Rapfogel: A lot of places have achieved this thing where people go to “get some culture.” God knows we want people to come here. But we want it to be about the work.

Cristina Cacioppo, film programmer, 92YTribeca: I want it to have a family feeling, because then it’s communal and these people come to support one another, and that’s been a part of building the feeling of the place. For sing-alongs, I’ll even ask the audience what they want to see. And I’ll have people write titles. It’s like, “OK, if you want this, we’ll try it.”

REELING THEM IN

David Schwartz, chief curator, Museum of the Moving Image: These days, a programmer has to put together an experience.

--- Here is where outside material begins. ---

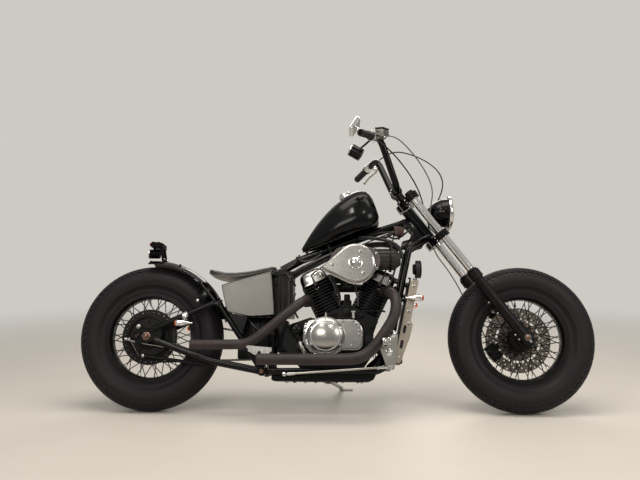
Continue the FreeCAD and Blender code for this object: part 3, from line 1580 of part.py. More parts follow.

You need to have great prints; the architecture of the room has to be great. It needs to be an immersive and social experience.

Scott Foundas, associate program director, Film Society of Lincoln Center: Now it seems that people are more inclined to go to the cinema if there’s some kind of enhanced viewing experience—IMAX, 3-D, etc. In our small way, we’re trying to think of a way to show old movies that have an enhanced component.

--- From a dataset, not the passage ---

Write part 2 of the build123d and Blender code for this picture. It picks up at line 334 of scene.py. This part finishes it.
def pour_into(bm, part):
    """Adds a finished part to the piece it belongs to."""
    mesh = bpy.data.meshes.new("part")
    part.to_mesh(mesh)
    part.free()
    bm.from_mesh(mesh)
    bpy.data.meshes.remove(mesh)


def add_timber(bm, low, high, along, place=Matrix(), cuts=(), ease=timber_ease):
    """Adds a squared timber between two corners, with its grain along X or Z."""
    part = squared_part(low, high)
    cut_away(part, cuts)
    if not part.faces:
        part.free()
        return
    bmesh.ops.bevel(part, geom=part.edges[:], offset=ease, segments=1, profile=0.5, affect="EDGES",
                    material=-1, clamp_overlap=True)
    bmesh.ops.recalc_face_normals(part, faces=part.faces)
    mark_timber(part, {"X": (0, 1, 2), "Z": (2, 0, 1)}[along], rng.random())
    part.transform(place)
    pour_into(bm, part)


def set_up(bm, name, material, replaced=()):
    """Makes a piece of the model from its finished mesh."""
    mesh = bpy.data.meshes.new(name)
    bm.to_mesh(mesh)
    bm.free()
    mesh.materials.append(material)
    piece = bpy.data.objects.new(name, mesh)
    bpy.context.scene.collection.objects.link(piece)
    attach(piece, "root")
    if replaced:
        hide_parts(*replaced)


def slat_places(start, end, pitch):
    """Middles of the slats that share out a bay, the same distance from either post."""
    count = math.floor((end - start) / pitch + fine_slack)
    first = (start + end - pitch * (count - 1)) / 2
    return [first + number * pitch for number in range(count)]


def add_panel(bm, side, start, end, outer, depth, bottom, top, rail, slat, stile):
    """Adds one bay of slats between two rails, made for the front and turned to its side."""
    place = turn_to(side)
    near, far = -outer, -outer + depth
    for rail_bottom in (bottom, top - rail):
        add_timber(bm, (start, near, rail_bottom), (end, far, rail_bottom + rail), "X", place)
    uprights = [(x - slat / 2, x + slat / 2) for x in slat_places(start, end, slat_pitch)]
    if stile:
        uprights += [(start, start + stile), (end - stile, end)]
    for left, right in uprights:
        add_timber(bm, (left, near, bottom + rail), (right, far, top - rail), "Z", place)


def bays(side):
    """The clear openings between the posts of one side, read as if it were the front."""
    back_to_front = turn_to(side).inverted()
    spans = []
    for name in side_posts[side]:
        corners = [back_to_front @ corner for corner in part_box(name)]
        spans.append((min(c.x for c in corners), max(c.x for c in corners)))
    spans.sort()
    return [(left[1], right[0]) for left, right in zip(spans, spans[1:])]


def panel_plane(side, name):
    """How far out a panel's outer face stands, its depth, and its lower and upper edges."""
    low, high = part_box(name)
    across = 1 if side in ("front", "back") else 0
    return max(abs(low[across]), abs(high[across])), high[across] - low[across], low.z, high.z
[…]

Goldstein: I brought back [horror huckster] William Castle, The Tingler. Everyone took part in it. There were a couple of ushers that played victims. It’s theater. We can’t just show movies. There’s too much competition.

Foundas: There’s something to be said about the context in which you show films. Whether it’s having someone to talk about the film, or the filmmaker in person—which is very hard to replicate on your iPad.

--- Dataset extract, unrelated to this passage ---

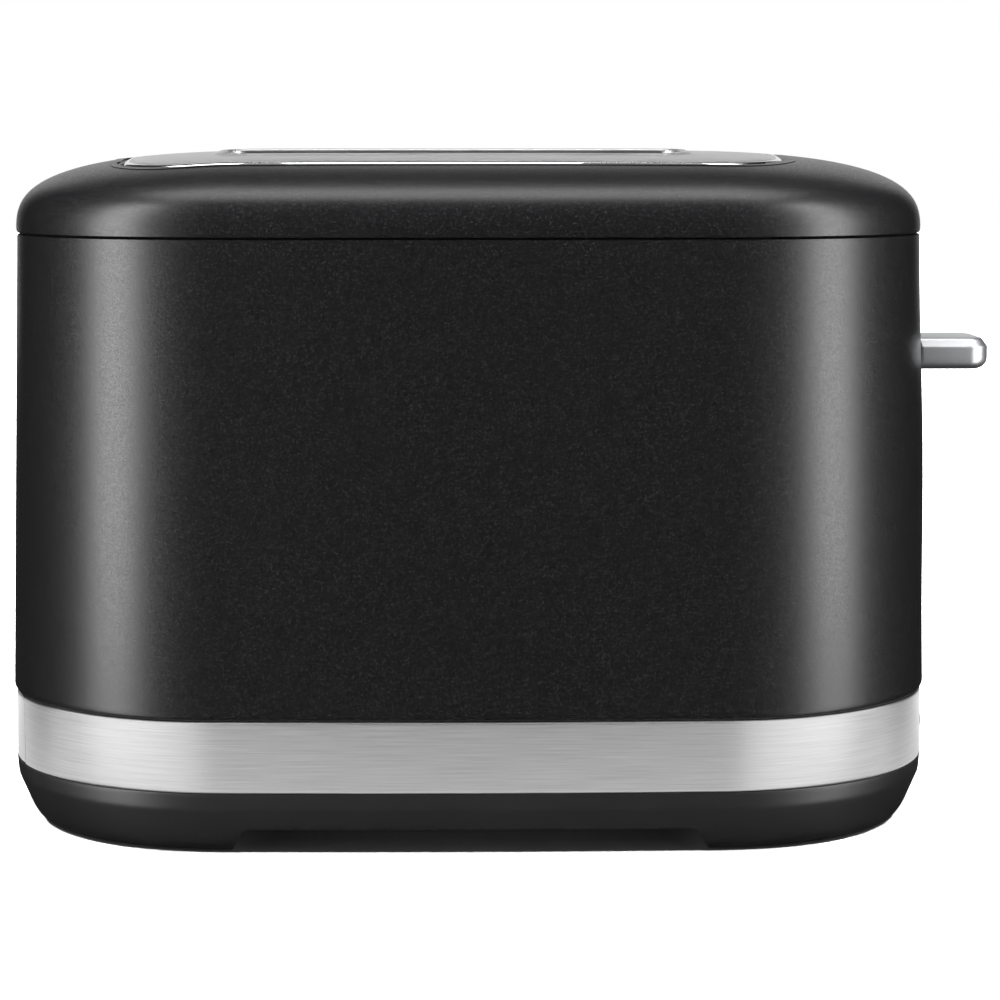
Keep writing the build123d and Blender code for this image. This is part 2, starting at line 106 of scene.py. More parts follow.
# Lever grip, and the hole in it for the lever's arm
GRIP_CROWN = 0.5
ARM_REACH = 15.9
ARM_HALF = 1.52
ARM_Z = (130.98, 137.02)

# Crowned panel and its slots: a size is length, width and corner radius; steps go along, across and round
PANEL_CENTRE = -4.6
PANEL_SIZE = (188.7, 124.0, 22.0)
PANEL_GAP = 1.0
PANEL_SEAT = 186.0
SLOT_SIZE = (132.0, 33.0, 6.0)
SLOT_Y = 28.0
SLOT_STEPS = (24, 8, 8)
PANEL_STEPS = (34, 22, 12)

# Chambers
CAGE_Z = (47.0, 170.0)
CAGE_HALF = 14.0
PIVOT_X = (-76.4, -30.0, 20.0, 66.9)
HOOP_X = (-69.0, 60.0)
HOOP_BEND = 5.0
BAR_COUNT = 10
BAR_START = -66.0
BAR_PITCH = 13.7
RIBBON_RUNS = 11
RIBBON_X = (-68.5, 59.0)
RIBBON_Z = (54.0, 162.0)
RIBBON_WIDTH = 1.8
RIBBON_DEPTH = (0.42, 0.68)

# Controls in the band
BUTTON_Z = 27.0
BUTTON_RADIUS = 3.8
BUTTON_FLANGE = 4.5
BUTTON_CLEARANCE = 0.25
FLANGE_X = 126.0
LENS_Z = 34.3
LENS_PITCH = 4.0
FUNCTION_LENSES = (18.5, 25.0)
LENS_HOLE = 1.1


# ---------------------------------------------------------------- shapes

def ramp(value, low, high):
    """Share of the way from low to high, held between 0 and 1."""
    return min(max((value - low) / (high - low), 0), 1)


def last_inside(outside, high, steps):
    """Largest value up to high that a test doesn't call outside, by halving."""
    low = 0.0
    for _ in range(steps):
        middle = (low + high) / 2
        if outside(middle):
            high = middle
        else:
            low = middle
    return low


def round_ring(centre, radius, turns):
    """Points round a circle."""
    angles = [2 * math.pi * k / turns for k in range(turns)]
    return [(centre[0] + radius * math.cos(a), centre[1] + radius * math.sin(a)) for a in angles]


def four_quarters(quarter):
    """Closed ring from a quarter that runs from the +X axis to the +Y axis."""
    second = [(-x, y) for x, y in reversed(quarter)]
    half = quarter[:-1] + second[:-1]
    return half + [(-x, -y) for x, y in half]


def plan_arcs(inset):
    """Side, end and corner circles of the body's outline in its +X +Y quarter, drawn in by an inset."""
    shrink = 1 - inset / HALF_WIDTH
    x = HALF_LENGTH - inset
    y = HALF_WIDTH - inset
    side_bow = SIDE_BOW * shrink
    end_bow = END_BOW * shrink
    side_radius = ((x - end_bow) ** 2 + side_bow ** 2) / (2 * side_bow)
    end_radius = ((y - side_bow) ** 2 + end_bow ** 2) / (2 * end_bow)
    side = (0.0, y - side_radius, side_radius)
    end = (x - end_radius, 0.0, end_radius)
    corner_radius = CORNER_RADIUS * shrink
    from_side = side_radius - corner_radius
    from_end = end_radius - corner_radius
    span = math.hypot(end[0] - side[0], end[1] - side[1])
    along = (from_side ** 2 - from_end ** 2 + span ** 2) / (2 * span)
    across = math.sqrt(max(from_side ** 2 - along ** 2, 0))
    ux = (end[0] - side[0]) / span
    uy = (end[1] - side[1]) / span
    centres = []
    for s in (-1, 1):
        centres.append((side[0] + ux * along - s * uy * across, side[1] + uy * along + s * ux * across))
    centre = max(centres, key=sum)
    return side, end, (centre[0], centre[1], corner_radius)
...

Harris Dew, director of programs and promotions, IFC Center: Not to get too [Walter] Benjamin, but it’s nice to make it not so chemically reproduced once in a while.

DIGITAL DIVIDE

Livia Bloom, guest curator, Maysles Cinema: It’s really nice to be able to use what’s unique about each venue to its advantage. You could say that Maysles Cinema only has video projection, only has 50 seats, but that’s an advantage for a lot of reasons. There are a lot of films that are only available digitally, and look better on that screen and in that setting.

Hillis: Oftentimes, bartenders serve as projectionists here. But at the same time, we’re state-of-the-art. And I’ll go toe-to-toe and say that if I play a Blu-ray on my 12-foot screen, it’s going to look better than half the movie houses in New York, playing on a bigger screen. Even multiplexes show things digitally—you’re not losing the magic of cinema.

Halter: We don’t show 35mm. But that puts us even stronger in the cinematheque tradition of video, 16mm, Super 8, and performance. There’s something about the intimacy of the space that serves that kind of work.

Goldstein: I don’t think it’s worth doing something if you’re going to show a really bad print. I’m proud of the fact that we still have a lot to do with the higher standards. There’s still something to seeing a new 35. There’s a segment of the audience—it may be shrinking—who appreciate that. I always say we have a commitment to 35 until the last projector part is made.